▶ SOURCE EXCERPT:
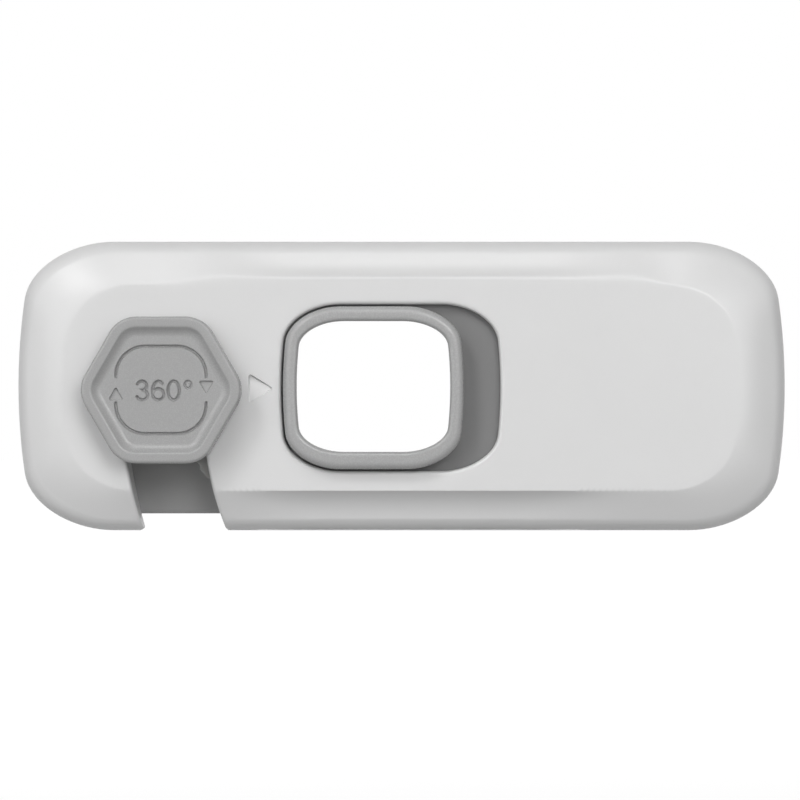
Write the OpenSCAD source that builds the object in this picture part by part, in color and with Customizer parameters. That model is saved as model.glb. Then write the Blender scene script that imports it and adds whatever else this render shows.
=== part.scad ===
// Cabinet safety lock: an arm that swings on a hinge base and hooks over the neck of a catch base.
// The model is drawn lying on its back: x to the right, y up the door and z out from it, in mm.
// The origin is on the pivot's axis, at the face that sticks to the door. stood() turns it upright.

/* [Arm] */
// Height of the housing across its long sides
arm_h = 45.2; // [44:0.2:50]
// Thickness of the housing, from its rear face to its plateau
arm_t = 10.6; // [10.4:0.2:13]
// Length of the outline's corners, along the arm
arm_corner_l = 12.3; // [10:0.1:14]
// Height of the outline's corners, across the arm
arm_corner_h = 9; // [7:0.1:11]
// How far the housing's ends bulge
end_bulge = 2.7; // [1:0.1:4]
// From the housing's right end to the pivot
pivot_from_end = 26; // [24:0.5:28]
// From the housing's left end to the catch
catch_from_end = 23; // [21:0.5:25]
// How far the housing's middle line lies above the pivot
arm_rise = 0.5; // [0:0.1:1]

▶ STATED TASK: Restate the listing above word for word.

▶ ANSWER TO THE EXERCISE:
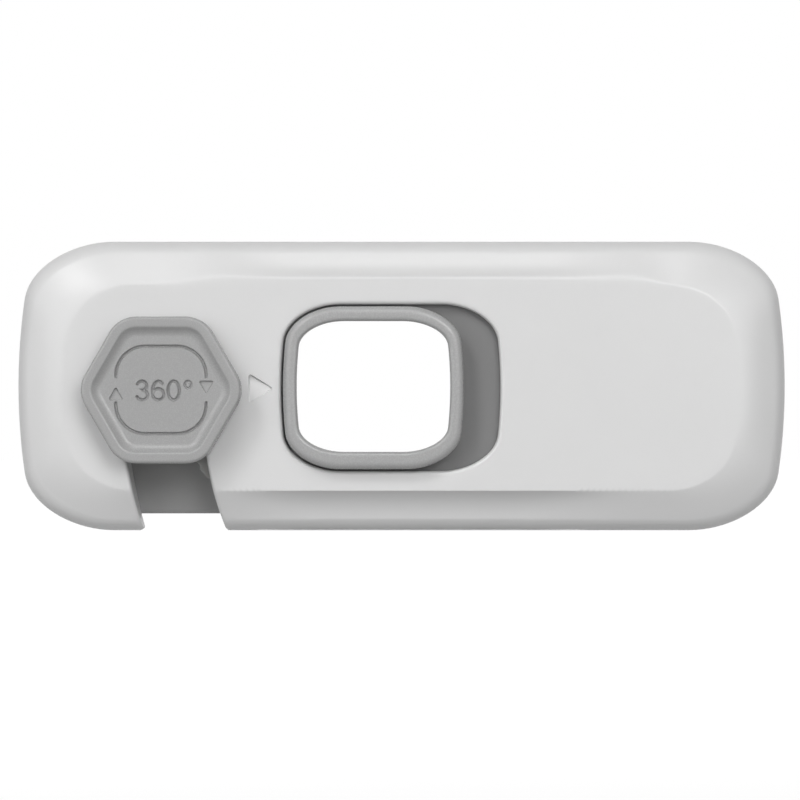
Write the OpenSCAD source that builds the object in this picture part by part, in color and with Customizer parameters. That model is saved as model.glb. Then write the Blender scene script that imports it and adds whatever else this render shows.
=== part.scad ===
// Cabinet safety lock: an arm that swings on a hinge base and hooks over the neck of a catch base.
// The model is drawn lying on its back: x to the right, y up the door and z out from it, in mm.
// The origin is on the pivot's axis, at the face that sticks to the door. stood() turns it upright.

/* [Arm] */
// Height of the housing across its long sides
arm_h = 45.2; // [44:0.2:50]
// Thickness of the housing, from its rear face to its plateau
arm_t = 10.6; // [10.4:0.2:13]
// Length of the outline's corners, along the arm
arm_corner_l = 12.3; // [10:0.1:14]
// Height of the outline's corners, across the arm
arm_corner_h = 9; // [7:0.1:11]
// How far the housing's ends bulge
end_bulge = 2.7; // [1:0.1:4]
// From the housing's right end to the pivot
pivot_from_end = 26; // [24:0.5:28]
// From the housing's left end to the catch
catch_from_end = 23; // [21:0.5:25]
// How far the housing's middle line lies above the pivot
arm_rise = 0.5; // [0:0.1:1]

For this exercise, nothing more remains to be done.